Yup, NZ loves a Subaru. Even if the illiterate fuckers can't pronounce the name properly. They seem to think it should be said with the accent on the second syllable, presumably as it'd be if it was a Maori word - suBAAAru. Either that or it's some sort of self-perpetuating sheep joke.
I love Subarus too. That's my dodgy old Impreza under the mid-June dandruff above. Bought it for fuck-all of nothing as a second car, and have tried everything I knew to kill the thing, to no avail. Even combining my 'enthusiastic' driving style with nasty mud-slush-rock farm tracks out the back of AgResearch Invermay failed to discourage it from trooping onwards and upwards. I've never been able to properly break any Subaru I've owned, which is probably why I like them. Up until the most recent generations (by which I mean the stuff far too new for two underpaid researchers to be able to afford) they're noisy, agricultural, use too much fuel and you can never get the seat as far back as a six-foot pilot would like for really long trips... but they're solid, dependable, usually handle bloody well, and most importantly - and uniquely among Japanese cars - they've got character.
My Subaru thing does go a long way back, admittedly. As a five or six year old they were my dream car. Not a Ferrari, or a Lambo - a Subaru 4WD wagon. Just the simple combination of a normal car that you could take off-road and go anywhere in. I don't even remember if anyone we knew had one, or whether I'd just seen them at the Alstonville Motor Show. Eventually the Ferraris and Lambos won out, but the spark never quite went away. Between DMDY and myself this is our fourth, spanning a '92 Liberty sedan, a '96 Legacy 250T wagon (in every country bar Australia the medium-sized Subie is called the Legacy, but was renamed Liberty for Oz out of respect for the objections of the war widows foundation of the same name who weren't that keen on a car made by a Japanese firm that once used to bolt together fighter planes for Hirohito), my '97 Impreza and the 'new' '01 Legacy 250T B-Spec which effectively replaces it. The latter three were all Japanese imports, hence the unrecognisably stupid names - the 250T is a non-turbo (despite the 'T') 2.5 litre four, B-Spec referring to the upspecced sports version with Bilstein shocks.

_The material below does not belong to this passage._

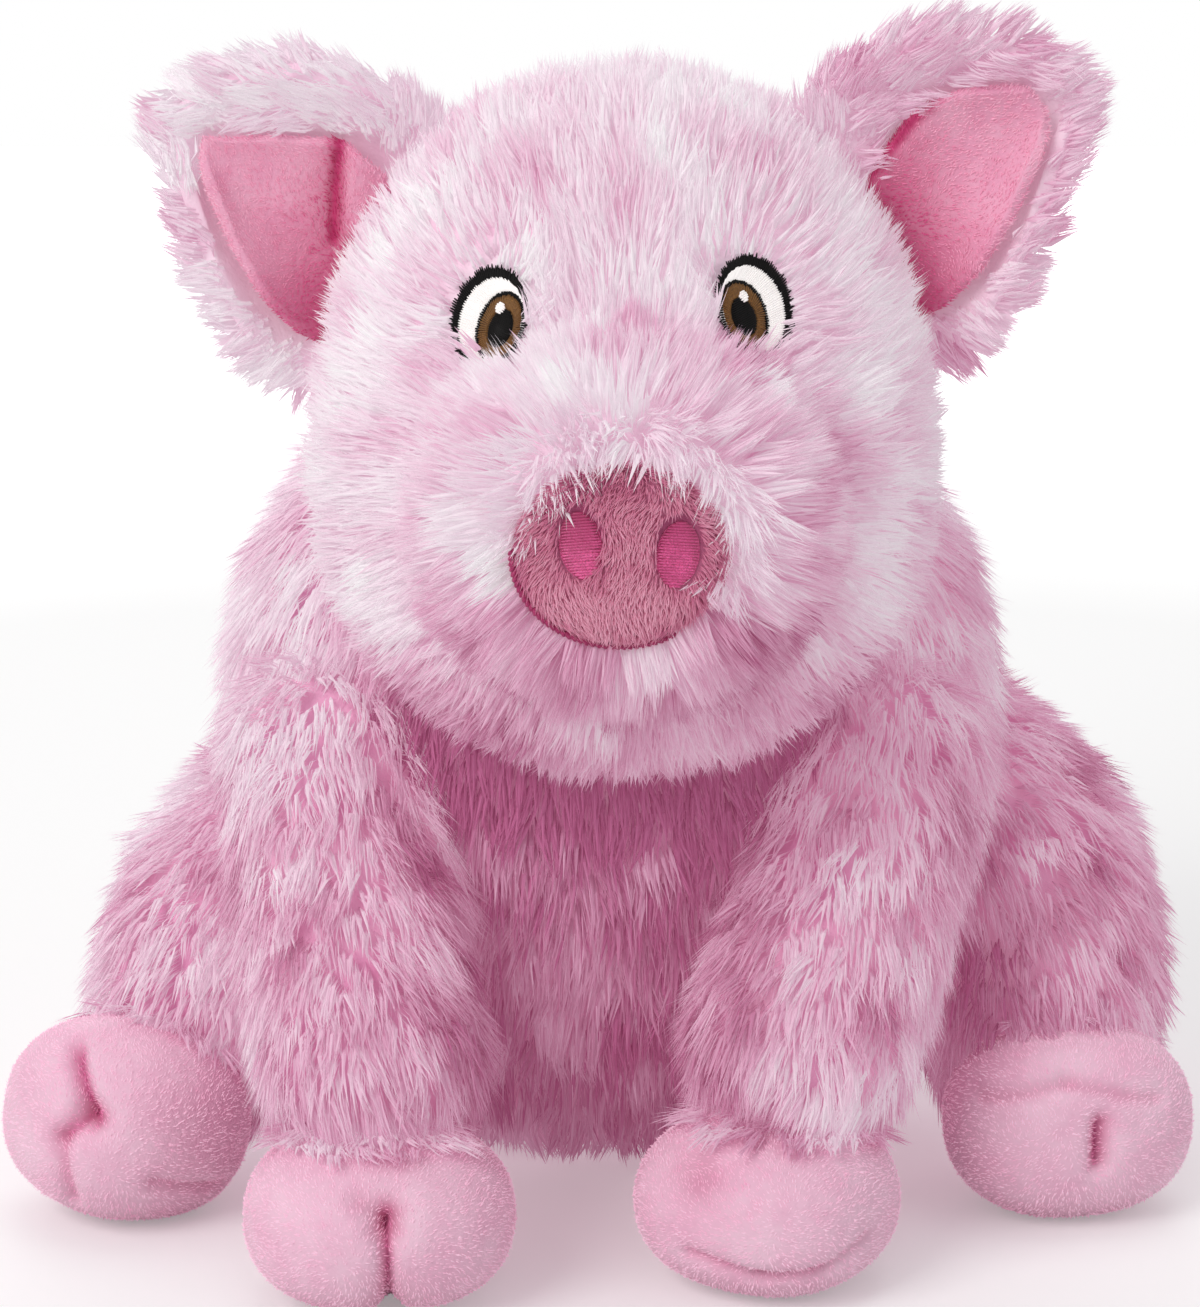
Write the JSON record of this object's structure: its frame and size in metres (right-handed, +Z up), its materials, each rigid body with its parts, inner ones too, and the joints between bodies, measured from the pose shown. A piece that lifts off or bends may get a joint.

In my old lab, the one I did my PhD in, I ended up with a reputation. Not just for sleeping with superhot postdoc chicks either (well it was just the one, to be fair). A reputation for being the go-to dude when it came to helping new lab members - usually from other countries - find wheels. This is harder than it sounds, even if your old man seemingly used to shop for used cars like a hardened TAB punter laying wagers on the trots (count 'em off, across the duration of my 31-plus years: XA Falcon wagon, HT Kingswood 253 ute, HG Kingswood 186 panelvan, '71 ZD Fairlane 351, utter utter shitbox MkI Cortina (nicknamed the Ford Canardly, as it 'canardly' get out of its own way), '82 XE Falcon, '85 VK Commodore, '97 Magna V6 (later to become Elvis), busted arse '99 AU Falcon that'd spent most of its life being flogged down dirt roads in western NSW, ex-copper '04 BAII Falcon that to this day still reeks of donuts and fat sweaty arse - not to mention the '76 Golf which outlasted most of them, racking up some 900,000 km in 21 years, along with three engine rebuilds, eventually ending up on a colostomy bag which collected the oil which was blowing out through the breather pipe and returned it to the motor - and the '97 Starlet and '01 Mazda 2 that eventually replaced it.) Every time I talk with the old man on the phone he's thinking about getting a new car. Usually from ex-government auctions. He doesn't need one, he just likes the process of shopping for one.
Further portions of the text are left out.